They should be banned!
I like eating too much.
In some of the darkest corners of the Internet lurk websites that actually promote eating disorders.
Users post pictures of gaunt celebrities to motivate each other to strive for emaciation, calling it "thinspiration." They offer tips on how to lose weight and how to hide the disease from loved ones. Some even personify anorexia and bulimia as supreme beings Ana and Mia — goddesses meant to be worshiped and pleased.
A new study, published in the June 17 edition of the American Journal of Public Health, analyzes 180 of these sites, represents the most comprehensive survey of the phenomenon to date. Researchers found that most of the sites had interactive features and were more sophisticated in cutivating user communities than such sites were in their earlier days.
"It's important to know what's out there — especially in this ever-changing media environment," says the study’s lead author Dina L.G. Borzekowski, who researches the influence of media on children's health at Johns Hopkins University.
Earlier studies have found sites like these could hurt young peoples' self esteem, quality of life and prolong the duration of eating disorders.
Of the sites Borzekowski's team evaluated, 79 percent were interactive. These sites let users communicate with each other or use weight-loss tools, such as body mass index calculators.
Community is an important aspect of these sites, Borzekowski says. "I think one of the issues for people who are suffering from these disorders is that they feel extremely isolated — that there are few people who they can speak to about what they're thinking and what they're doing," she says.
And these sites are making it easier for eating disorder sufferers to congregate. When these websites started showing up in the late 1990s, they didn't have some of the capabilities they do now.
"They're much more interactive," Borzekowski says. Some websites allow users to post not only comments but also artwork, poetry and even video files.
Borzekowski says her research is only a snapshot of what's out there and that the landscape keeps changing. Now, people are using Twitter and other social networking sites to promote disease, she says.

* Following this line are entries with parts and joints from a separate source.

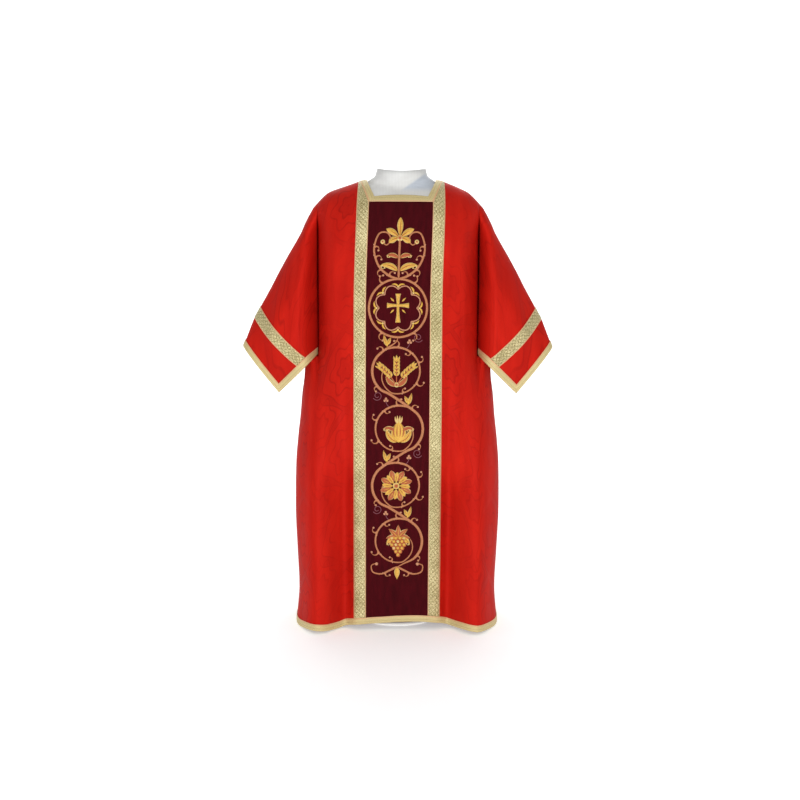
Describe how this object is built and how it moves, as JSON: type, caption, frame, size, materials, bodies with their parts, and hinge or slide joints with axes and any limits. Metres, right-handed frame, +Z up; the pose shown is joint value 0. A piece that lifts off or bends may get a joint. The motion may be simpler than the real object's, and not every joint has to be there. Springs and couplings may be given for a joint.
{
  "type": "dalmatic on a dress form",
  "caption": "Wide-sleeved liturgical dalmatic with a velvet orphrey panel, braid strips and bound edges, worn by a limbless dress form on a low stand.",
  "frame": {"origin": "on the stand's flat underside, straight below the middle of the neck", "axes": "+Z up, the garment's front faces -Y, the wearer's left is +X; the X = 0 plane halves the part"},
  "size_m": [0.862, 0.3381, 1.2585],
  "materials": {
    "red_damask": "satin damask",
    "claret_velvet": "cut velvet",
    "gold_braid": "woven metal-thread braid",
    "white_jersey": "matt jersey",
    "painted_steel": "white powder coat",
    "pole_steel": "brushed"
  },
  "bodies": {
    "root": {"front_panel": "red_damask", "back_panel": "red_damask", "sleeve_left": "red_damask", "sleeve_right": "red_damask", "orphrey_front": "claret_velvet", "orphrey_back": "claret_velvet", "galloon_front_left": "gold_braid", "galloon_front_right": "gold_braid", "galloon_back_left": "gold_braid", "galloon_back_right": "gold_braid", "neck_binding": "gold_braid", "hem_binding": "gold_braid", "sleeve_band_left": "gold_braid", "sleeve_band_right": "gold_braid", "sleeve_binding_left": "gold_braid", "sleeve_binding_right": "gold_braid", "underarm_binding_left": "red_damask", "underarm_binding_right": "red_damask", "form_torso": "white_jersey", "stand_base": "painted_steel", "stand_collar": "painted_steel", "stand_pole": "pole_steel"}
  },
  "joints": []
}
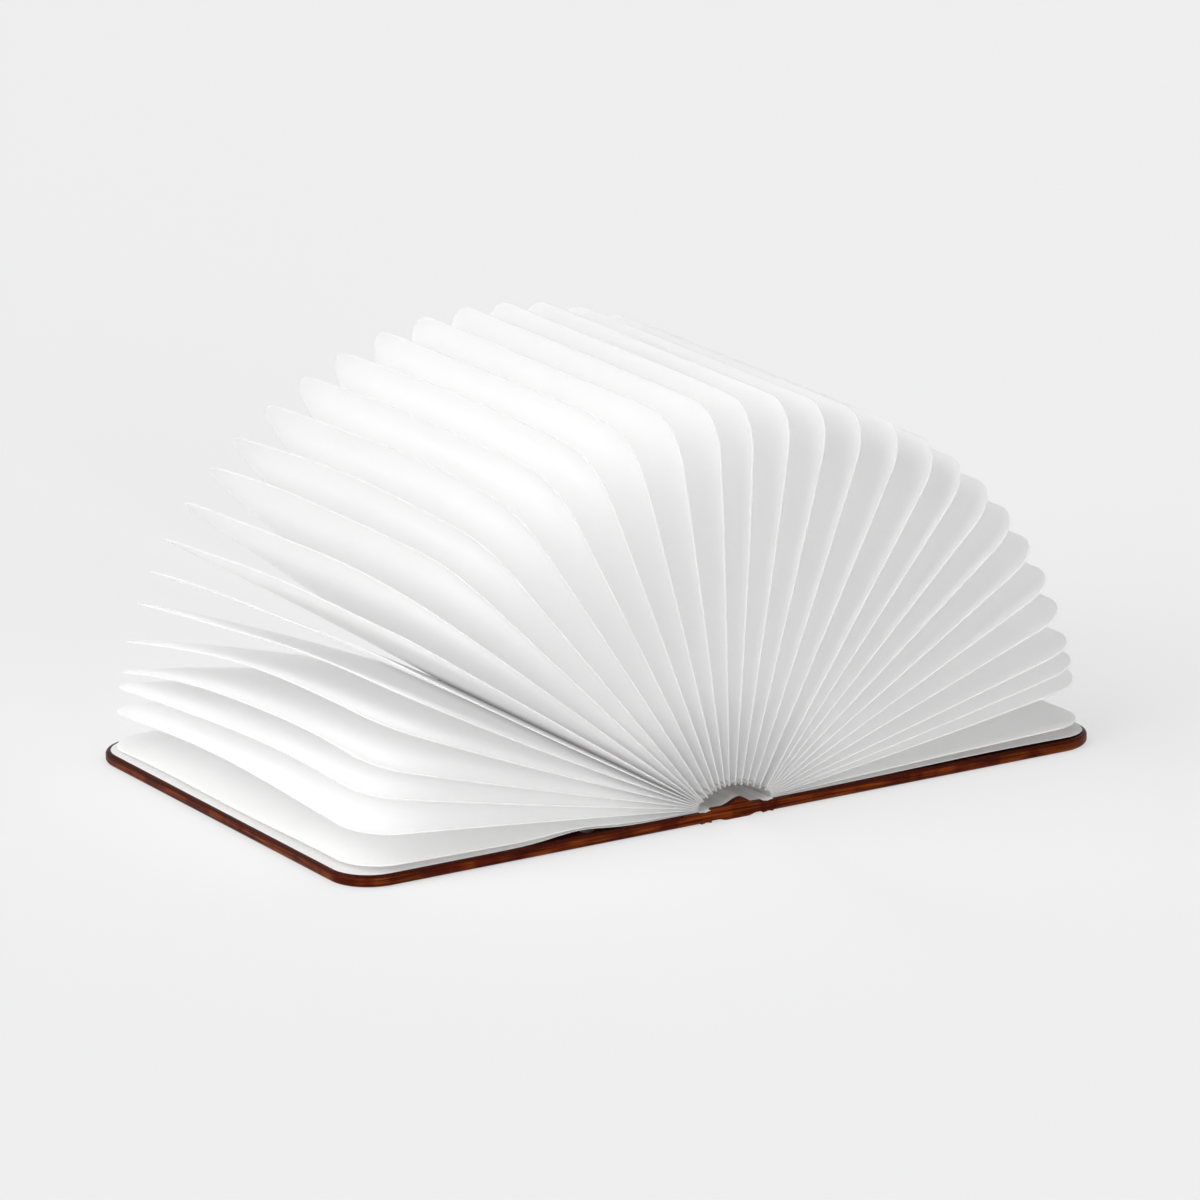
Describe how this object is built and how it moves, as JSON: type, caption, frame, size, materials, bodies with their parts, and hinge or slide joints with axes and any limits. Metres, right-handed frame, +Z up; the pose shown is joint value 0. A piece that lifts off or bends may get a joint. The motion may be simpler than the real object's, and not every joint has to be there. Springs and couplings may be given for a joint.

The paper concludes that "attempts could be made to regulate pro-eating disorder sites," while acknowledging abundant challenges to doing so.
Websites That Encourage Eating Disorders Grow More Sophisticated : NPR
Countering The Online World Of 'Pro-Anorexia' : NPR
They should be banned!
Galactic Knights - Iconic characters and costumes -www.galacticknights.co.uk
Check out the poems in Poetry Corner, Art & Literature thread.
Pro-ana sites are dreck, but the internet is a wild west zone. It would probably be easier to get net-nannies to filter them than to get rid of the sites. Adults have the right to looked at fucked up stuff online. Parents should just have ways to block it.
Banning stuff is not sustainable in the long run; in a way it may even be counter-productive. We'd do better to equip children with a capacity for judgement, discernment and a sense of self preservation and self respect.
Regarding food related disorders ... Well, there is a lot to be said for make food less of a battleground, eating as part of a family as often as possible where the food is but an accompaniment to sharing the events of the day, enjoying each others successes and commiserating with the flops; acknowledging the value and worth of each and every member of the group by the act of sharing.